South Netherlands, probably produced through Pasquier Grenier of Tournai (fl. 1447–93)
Wool warp; wool wefts with a few silk wefts
52.69: 14 ft. 6 1/2 in. x 13 ft. 1 in. (4.43 m x 3.99 m); 39.74: 15 ft. x 10 in. x 8 ft. 8 in. (4.83 m x 25.4 cm x 2.64 m)
Fletcher Fund, 1952 (52.69)
Fletcher Fund, 1939 (39.74)
These pieces are fragments of two or more tapestries that were woven after a cartoon illustrating a composition in the Trojan War series. Among the composition's episodes were the three illustrated here: the fifth battle, in which the centaur, or Sagittary, fought on the side of the Trojans; the conference held in Achilles' tent to arrange single combat between Hector and Menelaus; and Hector arming for war as Andromache and Priam urge him not to go.

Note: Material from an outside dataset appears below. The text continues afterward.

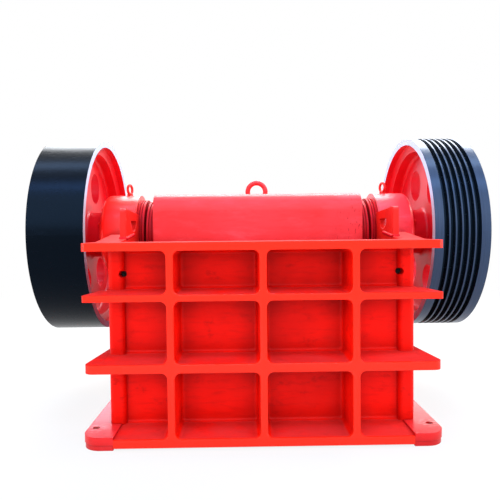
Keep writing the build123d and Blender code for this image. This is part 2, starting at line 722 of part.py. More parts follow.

The legend of the Trojan War had special appeal for the dukes of Burgundy, who claimed Priam, the last king of Troy and the father of Hector and Paris, as an ancestor. In September 1472, Charles the Bold, duke of Burgundy, received as a gift a set of Trojan War tapestries that were produced by Pasquier Grenier of Tournai. The Museum's pieces, while probably not part of the original set made for Charles, were likely woven after the same series of cartoons. They are formidable examples of the types of ambitious tapestries produced for the Burgundian court in the Netherlands.